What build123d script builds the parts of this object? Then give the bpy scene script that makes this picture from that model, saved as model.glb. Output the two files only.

══════════

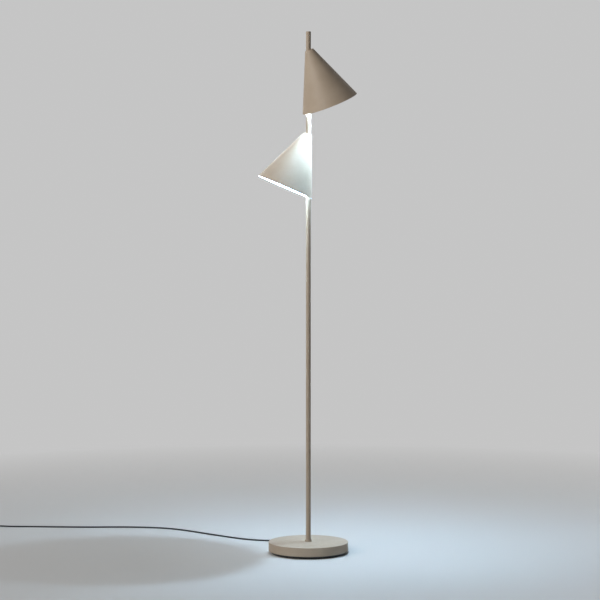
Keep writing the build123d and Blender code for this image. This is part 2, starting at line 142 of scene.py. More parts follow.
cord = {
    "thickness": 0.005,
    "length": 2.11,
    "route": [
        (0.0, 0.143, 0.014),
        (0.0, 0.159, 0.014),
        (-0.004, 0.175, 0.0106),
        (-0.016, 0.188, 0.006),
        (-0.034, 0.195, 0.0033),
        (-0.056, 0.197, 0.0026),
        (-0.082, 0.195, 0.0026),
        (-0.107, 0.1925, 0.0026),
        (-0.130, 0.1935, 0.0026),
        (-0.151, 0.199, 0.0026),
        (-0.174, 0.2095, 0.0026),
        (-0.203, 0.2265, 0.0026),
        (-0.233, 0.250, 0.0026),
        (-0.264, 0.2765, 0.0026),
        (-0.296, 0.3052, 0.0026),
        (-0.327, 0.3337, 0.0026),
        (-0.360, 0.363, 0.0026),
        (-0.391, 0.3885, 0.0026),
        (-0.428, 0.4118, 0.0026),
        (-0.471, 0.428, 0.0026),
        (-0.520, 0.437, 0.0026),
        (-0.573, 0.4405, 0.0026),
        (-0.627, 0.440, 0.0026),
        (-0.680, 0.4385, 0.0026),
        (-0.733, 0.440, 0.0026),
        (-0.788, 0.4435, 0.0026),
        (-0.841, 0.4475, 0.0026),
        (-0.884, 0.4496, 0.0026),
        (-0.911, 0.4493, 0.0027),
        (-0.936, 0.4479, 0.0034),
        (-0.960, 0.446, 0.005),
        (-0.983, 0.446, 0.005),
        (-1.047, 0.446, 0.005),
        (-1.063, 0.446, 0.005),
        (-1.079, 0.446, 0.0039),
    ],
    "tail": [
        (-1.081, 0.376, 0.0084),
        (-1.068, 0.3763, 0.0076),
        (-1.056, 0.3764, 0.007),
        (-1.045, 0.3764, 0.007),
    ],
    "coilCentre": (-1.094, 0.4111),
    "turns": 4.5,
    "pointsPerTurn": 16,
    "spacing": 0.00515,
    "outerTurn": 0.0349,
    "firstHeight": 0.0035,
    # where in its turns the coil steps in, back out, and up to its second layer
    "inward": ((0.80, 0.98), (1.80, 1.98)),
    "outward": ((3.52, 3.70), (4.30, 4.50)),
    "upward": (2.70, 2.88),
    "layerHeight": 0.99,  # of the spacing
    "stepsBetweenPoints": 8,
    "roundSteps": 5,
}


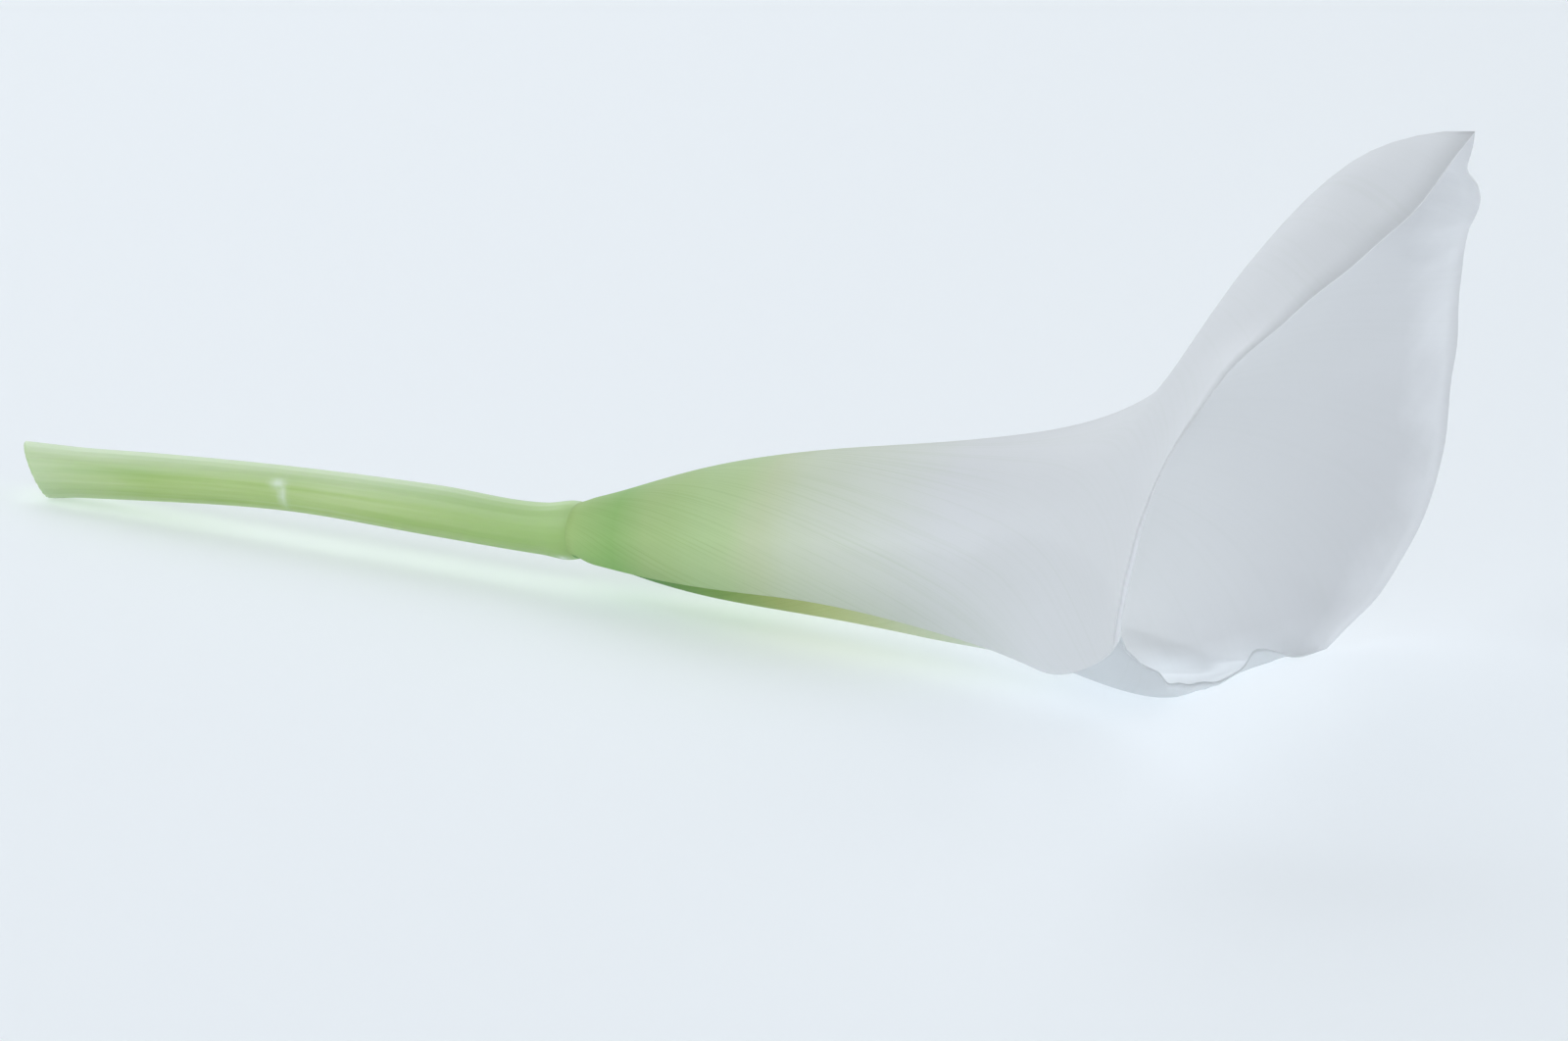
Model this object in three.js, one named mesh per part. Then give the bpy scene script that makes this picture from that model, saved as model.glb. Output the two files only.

══════════

* What is expected *
Show all lines above holding "scene".

* Response to the exercise *
What build123d script builds the parts of this object? Then give the bpy scene script that makes this picture from that model, saved as model.glb. Output the two files only.
Keep writing the build123d and Blender code for this image. This is part 2, starting at line 142 of scene.py. More parts follow.
Model this object in three.js, one named mesh per part. Then give the bpy scene script that makes this picture from that model, saved as model.glb. Output the two files only.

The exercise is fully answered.